It's still maddeningly vague. I hope someone holds his feet to the fire and makes him come back and explain what he means. But here are the relevant points, as far as I can extract them. These are my summaries, not his, and it's very possible that I've misunderstood what he said, so please, double-check what I've written below against the original article, linked above. But I need something to refer to, so here goes my summary of his incomplete analysis of the failure:
- 1955: Pruitt-Igoe opens, and already bill collectors are scared to go in there unarmed, even ones who regularly collected from the same people before Pruitt-Igoe. Something about the complex makes them feel less safe.
- 1955-1959: They were right. Because of AFDC rules prohibiting women who are married or who have live-in boyfriends, even unemployed ones, from receiving benefits on behalf of their children, the hallways and stairwells of Pruitt-Igoe fill up with jobless, legally-homeless, men. Brown attributes to these men a string of rampant robberies. The City Police chief claims, the whole time, that the per-capita crime rate in Pruitt-Igoe isn't any higher than elsewhere in the city, though. It's just that the same number of per-capita robberies all happening at the same address keeps that address fresh in people's minds.
- 1959-1964: St. Louis city police step up patrols, and the complex hires a private K-9 unit. However, it is still legal to shoot fleeing felons in the US, and after seeing white cops shoot at fleeing black suspects too often in too short a time, the residents almost immediately mob the cops, stopping them from catching the robbery suspects for fear that there will be more gunfire. By 1962, the crackdown has had some effect ... that almost immediately starts to reverse. Brown doesn't say why, but it makes sense to me that after the 1959 protest against police shootings, more cops every day would conclude that if the residents don't want them to stop the criminals, why should they put their lives on the line? We are not told in the article that the complex got less policing, and less enthusiastic policing, over time. But that seems a reasonable inference to me.
- 1964-1968: More and more residents flee the project if they can, because it's not safe. The heroin trade moves in to the abandoned units. OK, Brown just says "the drug trade," but I remember the times; the only drug trade that lots of people were getting shot over back then was heroin. A bad situation gets massively worse.

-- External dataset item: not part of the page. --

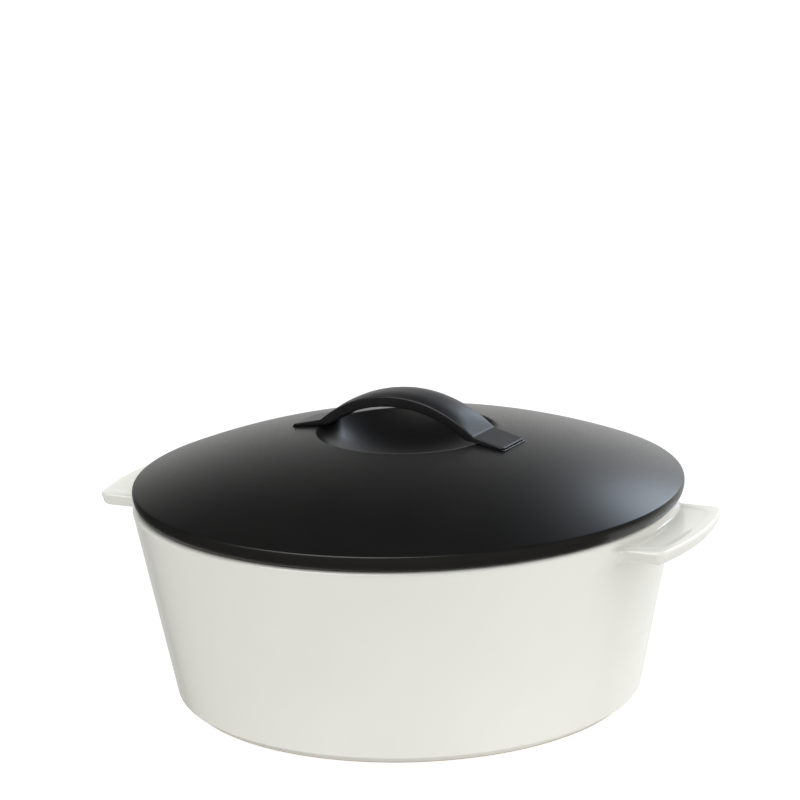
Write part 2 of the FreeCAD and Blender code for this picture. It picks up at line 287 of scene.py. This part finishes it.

- 1968-1972: Mob-connected black Congressman Bill Clay gets elected to his first term, and his signature political issue is that either the federal government absolutely must fund enough police in Pruitt-Igoe to shut down the black heroin trade, or they must tear it down. OK, Brown doesn't mention Clay's mob ties, but they're well known among us old-timers in Clay's district. I always wondered what the Mafia got out of Clay in exchange for their support; now I wonder if I know?
- 1972: Bill Clay forces the issue with a publicity stunt. To prove his point, he hires three off-duty cops as (armed?) security and takes a Post-Dispatch reporter on a tour of Pruitt-Igoe. Despite federal and local government assurances that they were doing their best to police the complex, he is able to show the reporter ample evidence of rampant armed drug dealing on the property. Shamed, the federal government schedules the demolition.